Mas no caso de concretagem... as empresas então que vendem o concreto ficam com saldo credor do ICMS na aquisição de cimento, areia e demais componentes quimicos...
Não há saldo credor de ICMS, visto que as empresas que vendem concreto nas condições da súmula 167 do STF não são contribuinte do ICMS e sim do ISSQN, compram os materiais com incidência de alíquota interna do ICMS. Na formação do preço, o imposto (ISSQN) é embutido (por dentro) no valor do preço do serviço ou seja (95% + 5% = 100%) não há porque deduzir os materiais se o mesmo faz parte do preço do serviço para composição do imposto. No exemplo considerando a alíquota de 5%
O ISS é um imposto que tem gerado inúmeras controvérsias. Acho que vai demorar para que sejam pacificadas todas as questões.
Muito interessante este assunto!!!
Nosso escritório milita há muito tempo na questão e, na realidade, já havia vasta jurisprudência anterior pacificada pelo Supremo Tribunal Federal, que já vinha reformando os acórdãos do STJ. O que acontecia é que o STJ se prendia a seus próprios precedentes (originados de um antigo acórdão relatado pelo Min. José Delgado, também reformado pelo STF) e não observava a jurisprudência do STF. Nesse sentido, a repercussão geral chamou a atenção do STJ para a divergência até então existente e, hoje, todas as suas turmas já têm acórdãos unânimes acolhendo a orientação do STF.

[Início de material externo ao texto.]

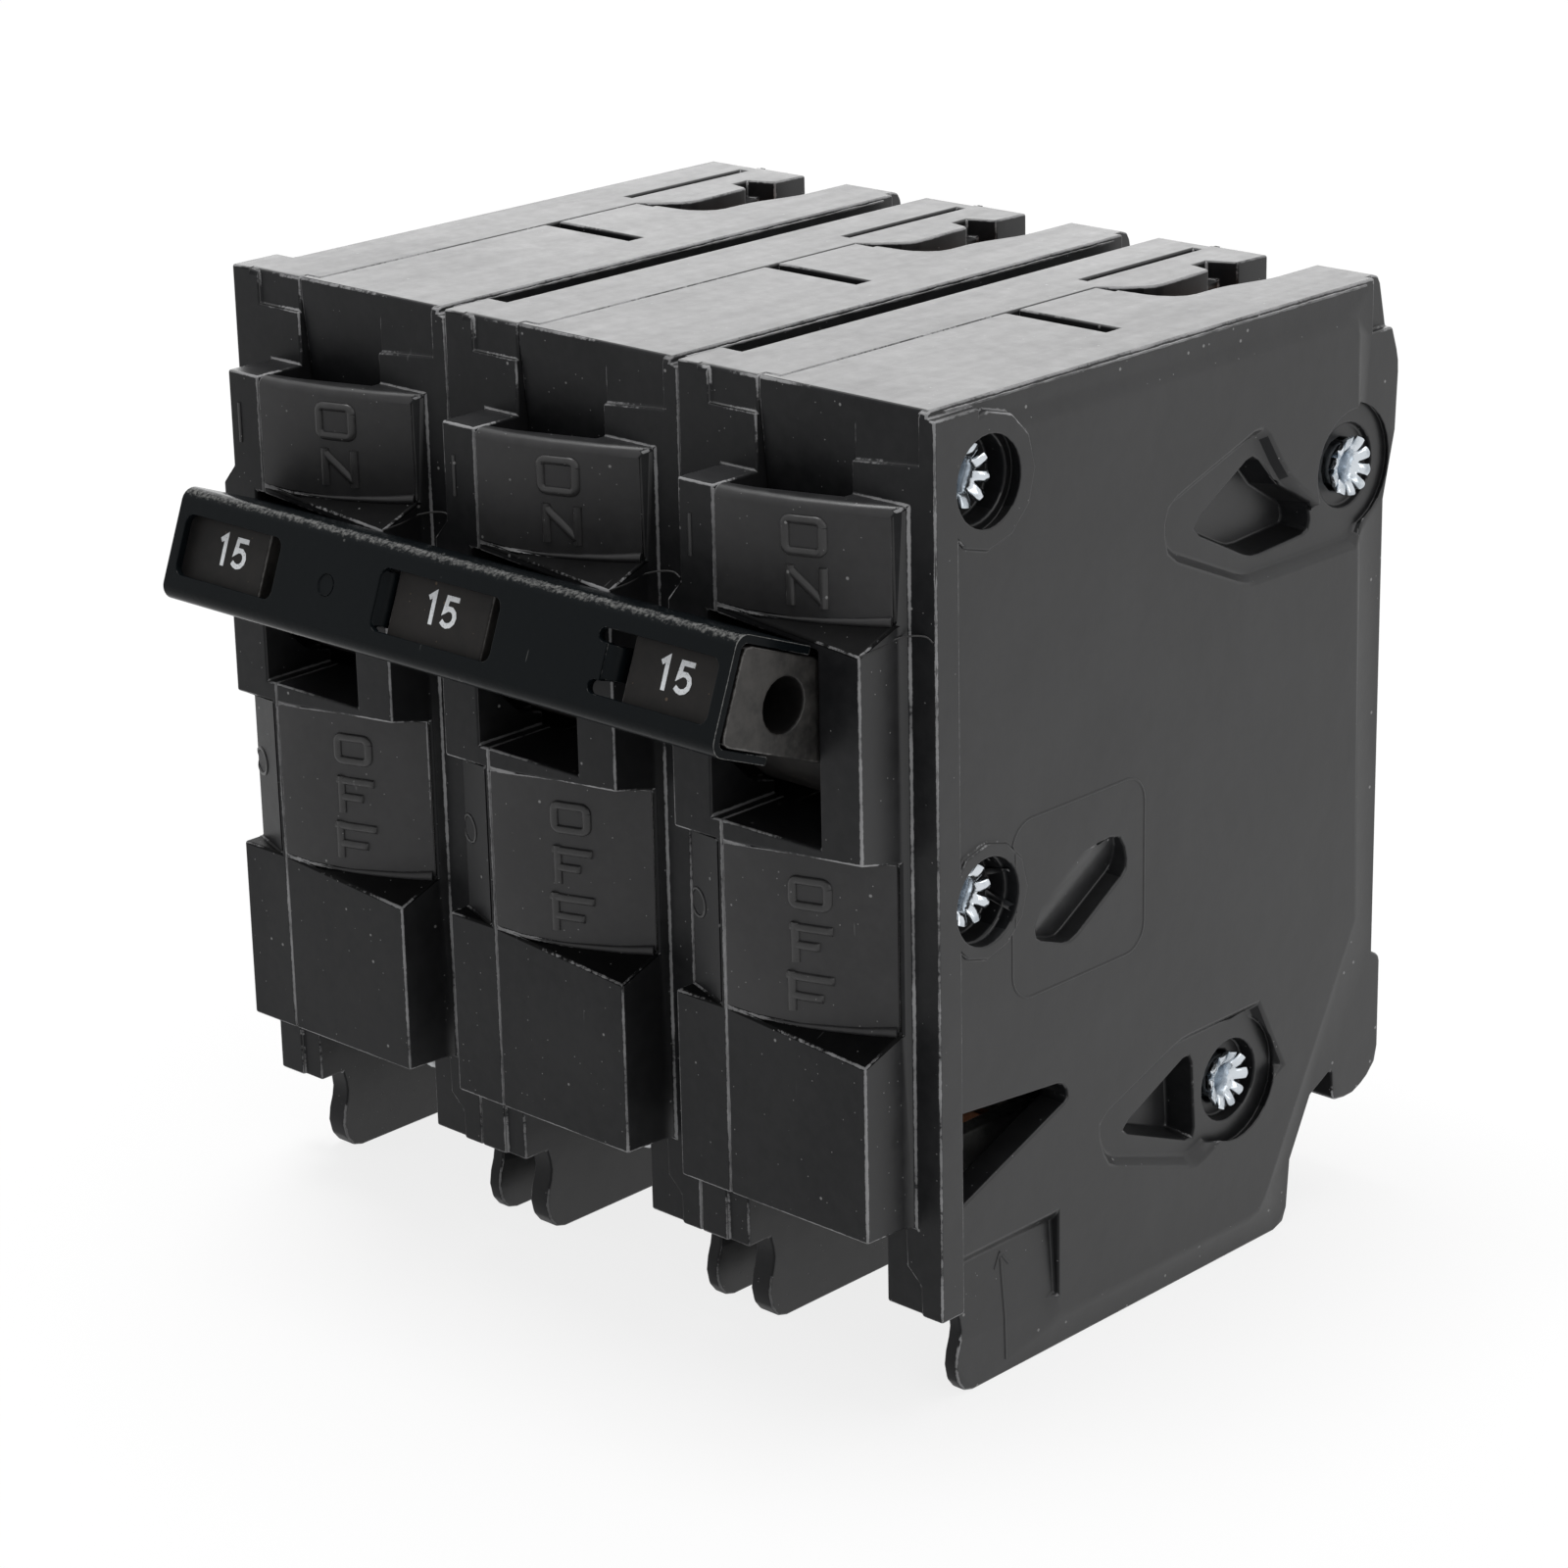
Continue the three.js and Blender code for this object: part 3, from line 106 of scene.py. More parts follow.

Devemos lembrar que o RE 603.497/MG ainda não transitou em julgado, ou seja, ainda existe um agravo regimental interposto pelo Município de Betim-MG para ser apreciado pelo Supremo.
Dessa forma, poderá ocorrer duas situações: 1) A Min. Rosa Weber, que é a atual relatora deste Recurso Extraordinário (pois substituiu a aposentada Min. Ellen Graice) poderá rever/mudar a decisão monocrática da Min. Ellen Graice; ou 2) Levar o presente recurso para julgamento pelo Plenário do STF.

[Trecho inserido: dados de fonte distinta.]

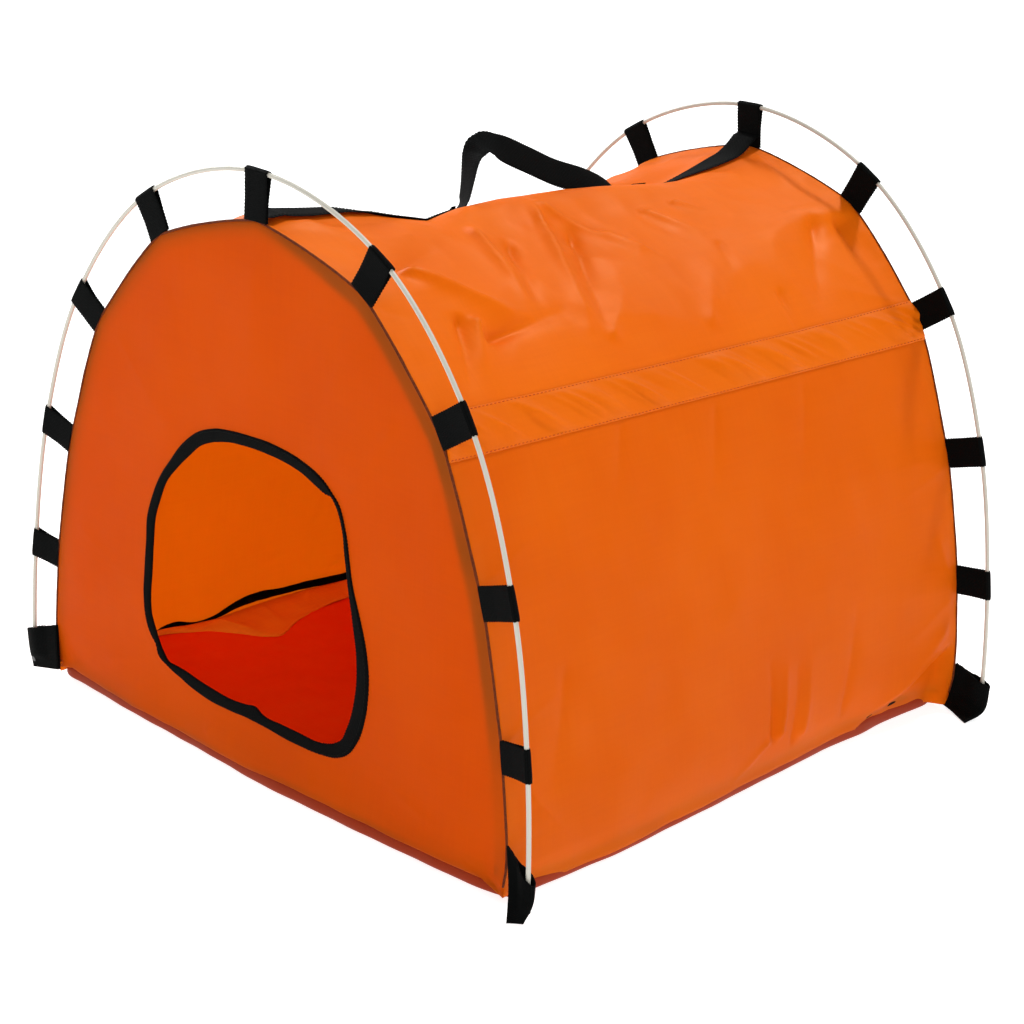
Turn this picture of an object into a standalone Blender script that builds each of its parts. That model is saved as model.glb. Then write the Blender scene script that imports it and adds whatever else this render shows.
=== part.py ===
"""Two-hoop pet tent: a padded floor, a tunnel-shaped fabric shell with a doorway in its front panel,
two fibreglass hoops outside the shell, and the webbing that ties the shell to the hoops.

Frame: metres, +Z up, +Y from the doorway to the back, origin on the ground under the middle of the floor.
Run it with blender --background --python part.py, or from Blender's text editor.
"""
import math

import bmesh
import bpy
import numpy as np
from mathutils import Matrix, Vector

# ---------------------------------------------------------------- driving dimensions (metres)
# Half of the arched seam, apex first: the places where webbing is sewn into it, then its lower end.
SEAM_HALF = ((0.0, 0.4454), (0.1148, 0.4141), (0.1957, 0.3312), (0.2412, 0.2211), (0.2649, 0.1128),
             (0.2713, 0.0270), (0.2690, 0.0135))
# Half of a hoop's centre line, apex first: the places where the webbing holds it, then its lower end.
HOOP_HALF = ((0.0, 0.4803), (0.1328, 0.4416), (0.2226, 0.3489), (0.2718, 0.2307), (0.2922, 0.1176),
             (0.2980, 0.0290), (0.2982, 0.0090))
LOOPS_PER_SIDE = 4            # webbing loops on each side of the apex loop
HOOP_Y = 0.2766               # distance of each hoop's plane from the middle of the tent
SEAM_Y = 0.2710               # distance of each end seam from the middle, at ground level
SEAM_LEAN = 0.0165            # how far each end seam leans outwards per metre of height

WAIST_RIDGE = 0.022           # how far the shell sags inwards half-way between the hoops, at the ridge
WAIST_SIDE = 0.011            # the same at the middle of each side
WAIST_FOOT = 0.006            # the same at the lower edge
WAIST_SKEW = 0.45             # the sag is deeper towards the back
RIDGE_ZONE = 0.26             # arc length from the ridge over which the ridge's sag dies out
FOOT_ZONE = 0.30              # arc length above the lower edge over which the foot's sag dies out

CLOTH = 0.0012                # thickness of a fabric wall
WEBBING = 0.0013              # thickness of the webbing
WEB_WIDTH = 0.025             # width of the webbing
TAPE = 0.0010                 # thickness of a binding tape
TAPE_WIDTH = 0.011            # width of a binding tape
TAPE_LIFT = 0.001             # height of a floor tape's lower edge above the walls' lower edge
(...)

Não há nada terminado/decidido ainda, pois tudo pode mudar, haja visto que a decisão monocrática da Min. Ellen Graice foi totalmente equivocada, pois ela utilizou o termo "materiais empregados na construção civil" ao invés de "materiais fornecidos pelo prestador dos serviços" como prescrito no DL 406/68 e na LC 116/2003, o que mudou totalmente o sentido da Lei.
Se observarmos com cuidado as Jurisprudências do STF, veremos que aquela Corte Suprema vem decidindo em todas as suas Jurisprudências que “é constitucional a dedução dos materiais fornecidos pelo prestador dos serviços da base de cálculo do ISS na construção civil, previsto no Art. 9º, §2º, a), do Decreto Lei nº 406/68 (Atual Art. 7º, § 2º, inciso I da LC nº 116/2003), pois não contraria os preceitos constitucionais.
Portanto, o STF não interpretou o DL 406/68, dizendo que qualquer material empregado/utilizado nas obras de construção civil poderiam ser deduzidos da base de cálculo do ISS, até porque seria invasão da competência exclusiva do STJ. O Supremo apenas declarou a constitucionalidade do Art. 9º, § 2º, do citado Decreto Lei.
Nesse sentido, a decisão da Min. Ellen Graice foi indiscutivelmente equivocada, pois ela trocou completamente o sentido do Art. 9º, §2º, a), do DL 406/68, ao utilizar a expressão "materiais empregados".
Creio que tudo deva ser esclarecido em breve pelo Plenário do STF, onde todos os Ministros deverão votar, acabando com as dúvidas e interpretações erradas que pairam sobre esta decisão polêmica da Min. Ellen Graice no RE 603.497/MG.